* DATA LINES *
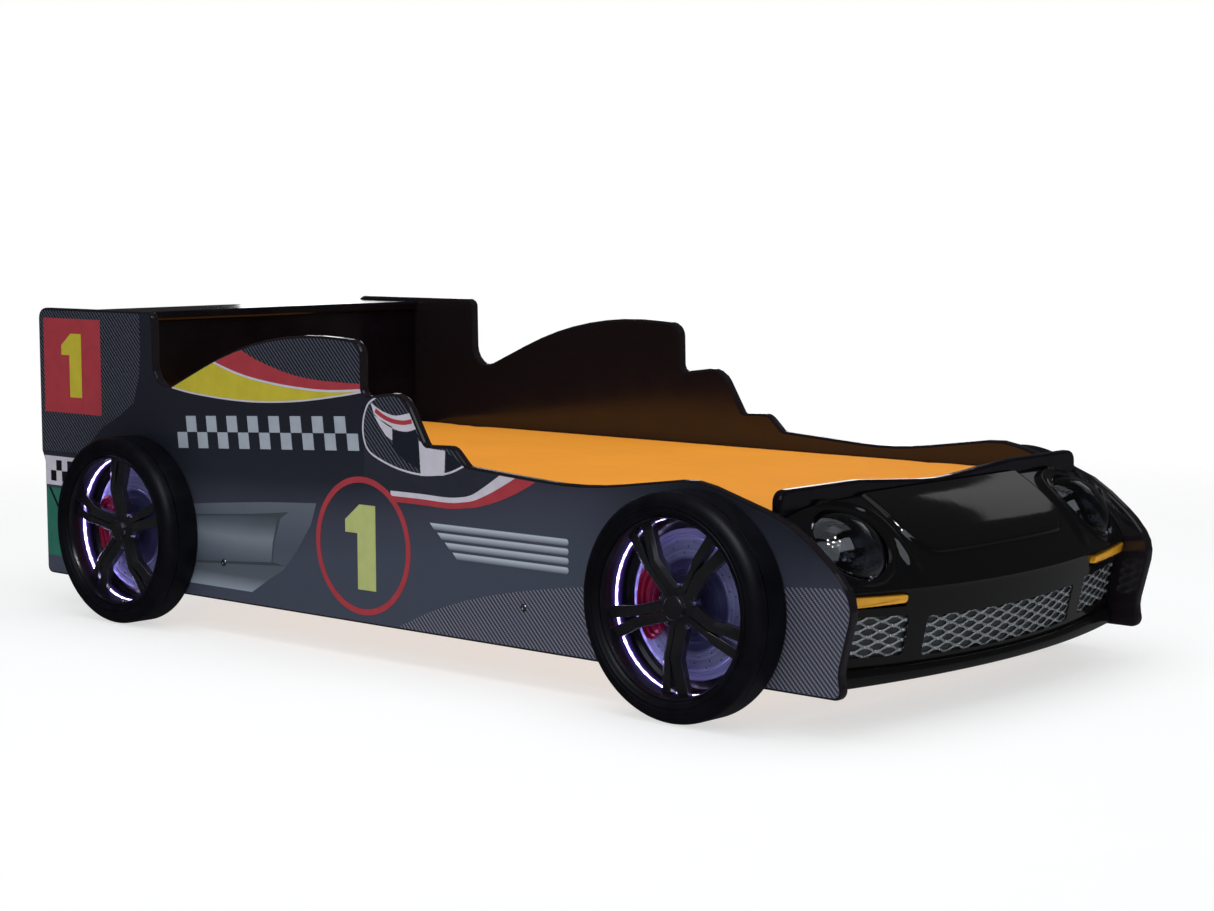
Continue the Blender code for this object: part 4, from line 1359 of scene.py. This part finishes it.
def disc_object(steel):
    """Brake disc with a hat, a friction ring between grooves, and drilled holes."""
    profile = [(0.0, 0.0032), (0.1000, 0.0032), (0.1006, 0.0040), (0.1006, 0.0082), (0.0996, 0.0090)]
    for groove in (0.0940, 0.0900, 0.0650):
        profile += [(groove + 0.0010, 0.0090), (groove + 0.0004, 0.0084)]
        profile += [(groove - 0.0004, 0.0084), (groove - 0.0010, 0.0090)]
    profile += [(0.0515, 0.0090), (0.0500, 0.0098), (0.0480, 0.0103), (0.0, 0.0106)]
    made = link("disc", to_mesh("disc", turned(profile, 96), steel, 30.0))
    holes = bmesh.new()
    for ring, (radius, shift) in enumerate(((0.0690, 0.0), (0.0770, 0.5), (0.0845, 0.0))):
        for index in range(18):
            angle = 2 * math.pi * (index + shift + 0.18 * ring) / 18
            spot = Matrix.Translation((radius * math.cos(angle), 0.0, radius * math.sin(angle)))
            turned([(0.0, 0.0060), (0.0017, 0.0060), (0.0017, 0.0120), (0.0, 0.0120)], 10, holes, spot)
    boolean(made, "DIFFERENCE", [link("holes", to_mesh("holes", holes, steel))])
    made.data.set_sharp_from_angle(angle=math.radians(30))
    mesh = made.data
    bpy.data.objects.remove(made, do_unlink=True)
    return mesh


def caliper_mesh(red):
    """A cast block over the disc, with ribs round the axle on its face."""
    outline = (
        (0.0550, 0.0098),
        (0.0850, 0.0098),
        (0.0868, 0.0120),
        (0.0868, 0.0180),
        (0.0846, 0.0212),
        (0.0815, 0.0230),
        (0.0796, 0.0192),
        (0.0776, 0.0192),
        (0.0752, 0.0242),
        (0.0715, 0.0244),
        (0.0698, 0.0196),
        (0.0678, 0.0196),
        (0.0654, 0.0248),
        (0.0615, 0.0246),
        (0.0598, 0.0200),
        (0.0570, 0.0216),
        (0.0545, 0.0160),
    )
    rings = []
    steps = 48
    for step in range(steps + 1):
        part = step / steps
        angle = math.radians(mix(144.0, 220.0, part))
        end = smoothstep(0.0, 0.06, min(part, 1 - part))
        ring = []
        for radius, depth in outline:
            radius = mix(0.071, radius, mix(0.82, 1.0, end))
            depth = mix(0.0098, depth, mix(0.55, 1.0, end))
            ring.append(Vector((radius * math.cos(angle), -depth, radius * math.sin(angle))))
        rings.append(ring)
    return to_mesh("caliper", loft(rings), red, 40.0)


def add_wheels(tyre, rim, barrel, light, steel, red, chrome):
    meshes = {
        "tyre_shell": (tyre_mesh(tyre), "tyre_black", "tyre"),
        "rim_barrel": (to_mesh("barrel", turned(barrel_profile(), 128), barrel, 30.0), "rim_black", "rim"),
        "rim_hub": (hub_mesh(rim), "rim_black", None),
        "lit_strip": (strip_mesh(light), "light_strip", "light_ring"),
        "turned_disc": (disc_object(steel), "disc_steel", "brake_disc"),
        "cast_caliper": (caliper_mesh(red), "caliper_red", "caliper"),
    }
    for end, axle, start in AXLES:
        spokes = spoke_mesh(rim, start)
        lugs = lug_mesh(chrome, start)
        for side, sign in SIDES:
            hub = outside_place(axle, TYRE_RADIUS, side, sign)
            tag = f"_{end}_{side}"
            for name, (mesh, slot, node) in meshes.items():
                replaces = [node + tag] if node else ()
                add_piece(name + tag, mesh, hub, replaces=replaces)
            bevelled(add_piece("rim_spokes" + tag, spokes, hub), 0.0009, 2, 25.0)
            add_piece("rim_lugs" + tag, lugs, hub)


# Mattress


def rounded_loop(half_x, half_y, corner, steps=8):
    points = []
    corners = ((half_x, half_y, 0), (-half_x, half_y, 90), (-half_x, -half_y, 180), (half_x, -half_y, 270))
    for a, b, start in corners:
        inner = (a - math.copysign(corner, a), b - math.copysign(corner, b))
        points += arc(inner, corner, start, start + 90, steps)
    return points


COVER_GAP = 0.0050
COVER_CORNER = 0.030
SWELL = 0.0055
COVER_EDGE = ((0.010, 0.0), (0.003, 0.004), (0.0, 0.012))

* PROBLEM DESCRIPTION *
Go through the listing and copy all of it exactly.

* FINISHED ANSWER *
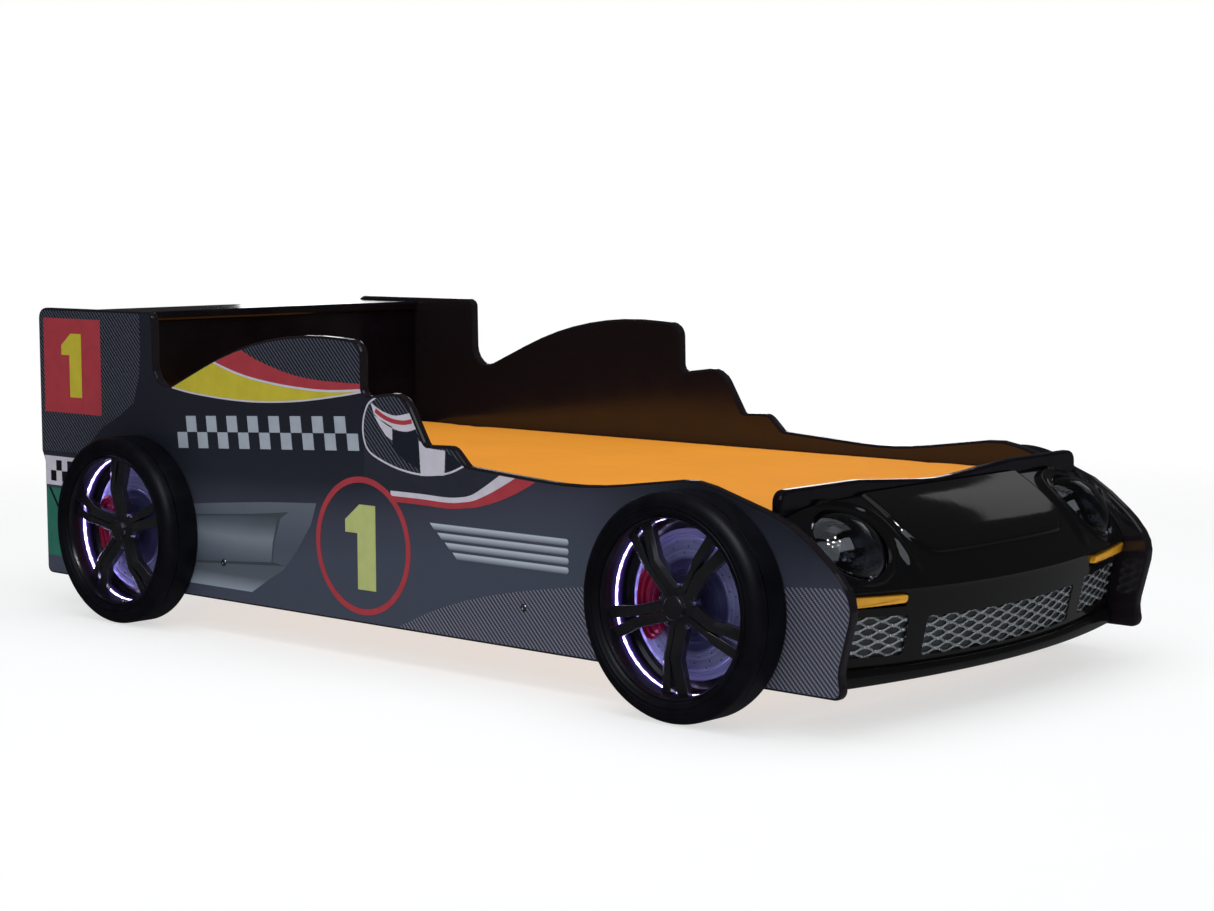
Continue the Blender code for this object: part 4, from line 1359 of scene.py. This part finishes it.
def disc_object(steel):
    """Brake disc with a hat, a friction ring between grooves, and drilled holes."""
    profile = [(0.0, 0.0032), (0.1000, 0.0032), (0.1006, 0.0040), (0.1006, 0.0082), (0.0996, 0.0090)]
    for groove in (0.0940, 0.0900, 0.0650):
        profile += [(groove + 0.0010, 0.0090), (groove + 0.0004, 0.0084)]
        profile += [(groove - 0.0004, 0.0084), (groove - 0.0010, 0.0090)]
    profile += [(0.0515, 0.0090), (0.0500, 0.0098), (0.0480, 0.0103), (0.0, 0.0106)]
    made = link("disc", to_mesh("disc", turned(profile, 96), steel, 30.0))
    holes = bmesh.new()
    for ring, (radius, shift) in enumerate(((0.0690, 0.0), (0.0770, 0.5), (0.0845, 0.0))):
        for index in range(18):
            angle = 2 * math.pi * (index + shift + 0.18 * ring) / 18
            spot = Matrix.Translation((radius * math.cos(angle), 0.0, radius * math.sin(angle)))
            turned([(0.0, 0.0060), (0.0017, 0.0060), (0.0017, 0.0120), (0.0, 0.0120)], 10, holes, spot)
    boolean(made, "DIFFERENCE", [link("holes", to_mesh("holes", holes, steel))])
    made.data.set_sharp_from_angle(angle=math.radians(30))
    mesh = made.data
    bpy.data.objects.remove(made, do_unlink=True)
    return mesh


def caliper_mesh(red):
    """A cast block over the disc, with ribs round the axle on its face."""
    outline = (
        (0.0550, 0.0098),
        (0.0850, 0.0098),
        (0.0868, 0.0120),
        (0.0868, 0.0180),
        (0.0846, 0.0212),
        (0.0815, 0.0230),
        (0.0796, 0.0192),
        (0.0776, 0.0192),
        (0.0752, 0.0242),
        (0.0715, 0.0244),
        (0.0698, 0.0196),
        (0.0678, 0.0196),
        (0.0654, 0.0248),
        (0.0615, 0.0246),
        (0.0598, 0.0200),
        (0.0570, 0.0216),
        (0.0545, 0.0160),
    )
    rings = []
    steps = 48
    for step in range(steps + 1):
        part = step / steps
        angle = math.radians(mix(144.0, 220.0, part))
        end = smoothstep(0.0, 0.06, min(part, 1 - part))
        ring = []
        for radius, depth in outline:
            radius = mix(0.071, radius, mix(0.82, 1.0, end))
            depth = mix(0.0098, depth, mix(0.55, 1.0, end))
            ring.append(Vector((radius * math.cos(angle), -depth, radius * math.sin(angle))))
        rings.append(ring)
    return to_mesh("caliper", loft(rings), red, 40.0)


def add_wheels(tyre, rim, barrel, light, steel, red, chrome):
    meshes = {
        "tyre_shell": (tyre_mesh(tyre), "tyre_black", "tyre"),
        "rim_barrel": (to_mesh("barrel", turned(barrel_profile(), 128), barrel, 30.0), "rim_black", "rim"),
        "rim_hub": (hub_mesh(rim), "rim_black", None),
        "lit_strip": (strip_mesh(light), "light_strip", "light_ring"),
        "turned_disc": (disc_object(steel), "disc_steel", "brake_disc"),
        "cast_caliper": (caliper_mesh(red), "caliper_red", "caliper"),
    }
    for end, axle, start in AXLES:
        spokes = spoke_mesh(rim, start)
        lugs = lug_mesh(chrome, start)
        for side, sign in SIDES:
            hub = outside_place(axle, TYRE_RADIUS, side, sign)
            tag = f"_{end}_{side}"
            for name, (mesh, slot, node) in meshes.items():
                replaces = [node + tag] if node else ()
                add_piece(name + tag, mesh, hub, replaces=replaces)
            bevelled(add_piece("rim_spokes" + tag, spokes, hub), 0.0009, 2, 25.0)
            add_piece("rim_lugs" + tag, lugs, hub)


# Mattress


def rounded_loop(half_x, half_y, corner, steps=8):
    points = []
    corners = ((half_x, half_y, 0), (-half_x, half_y, 90), (-half_x, -half_y, 180), (half_x, -half_y, 270))
    for a, b, start in corners:
        inner = (a - math.copysign(corner, a), b - math.copysign(corner, b))
        points += arc(inner, corner, start, start + 90, steps)
    return points


COVER_GAP = 0.0050
COVER_CORNER = 0.030
SWELL = 0.0055
COVER_EDGE = ((0.010, 0.0), (0.003, 0.004), (0.0, 0.012))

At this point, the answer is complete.